An Egyptian court has struck down a death sentence and ordered a retrial of a decision by a lower tribunal against Egypt's first democratically elected president, Mohammad Morsi, who was overthrown after a military coup led by the incumbent President Abdel-Fattah el-Sissi in 2013, according to reports.
The Court of Cassation's ruling yesterday means that the ousted Morsi would be given a new trial, alongside five other leaders of his now-banned Muslim Brotherhood group, whose death sentences in the same case were also quashed. The court also struck down life sentences passed in the same case against 21 Brotherhood members.

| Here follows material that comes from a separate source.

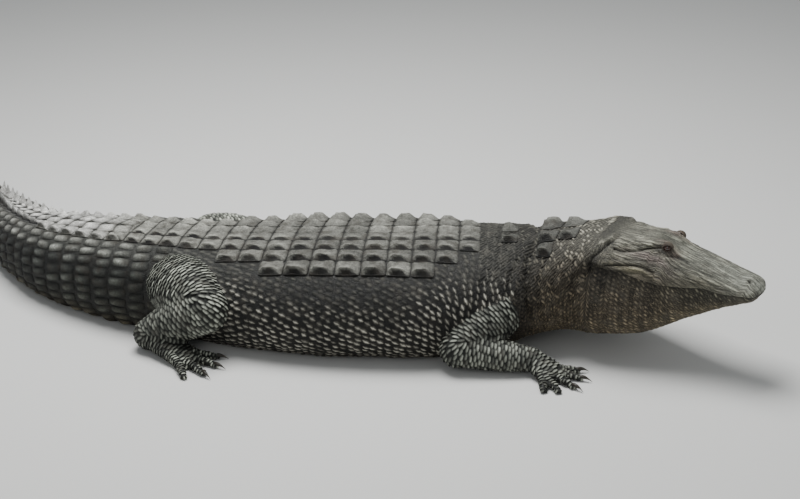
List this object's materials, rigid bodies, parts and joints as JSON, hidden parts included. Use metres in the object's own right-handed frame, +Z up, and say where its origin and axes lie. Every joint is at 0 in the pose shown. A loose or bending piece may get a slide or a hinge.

Since Morsi's ousting and imprisonment, the Egyptian authorities have launched a harsh crackdown on his Muslim Brotherhood. Morsi, along with another 105 defendants, was given a life sentence for spying for foreign powers and a death sentence over a mass prison break during the incidents in 2011 that ousted former autocratic President Hosni Mubarak, who ruled Egypt for 30 years.
He was sentenced to death in June 2015 in connection with a mass jailbreak during the country's 2011 uprising.
Last month, the same appeals court upheld a 20-year jail sentence handed down against Morsi in April in a separate trial on charges of ordering the use of deadly force against protesters during his year in power. Morsi has also been sentenced to life in prison in two other trials. In one, he was convicted of spying for Iran, Lebanese militant group Hezbollah and the Palestinian movement Hamas. In the other, he was found guilty of stealing documents relating to national security and handing them over to Qatar, a longstanding supporter of the Brotherhood.
Earlier this year, an Egyptian appellate court canceled the death sentence of Morsi, a senior Muslim Brotherhood figure told Daily Sabah Tuesday. The official, who spoke on the condition of anonymity due to security reasons, said they believed the death sentences would be abolished if the court holds fair trials. Over the jailbreak, the court claimed that Morsi and other Muslim Brotherhood members unlawfully left the prison. But in a telephone interview conducted with Morsi by Al Jazeera in 2011, the ousted president said that he and other Muslim Brotherhood members had not left the prison despite the fact that many were fleeing.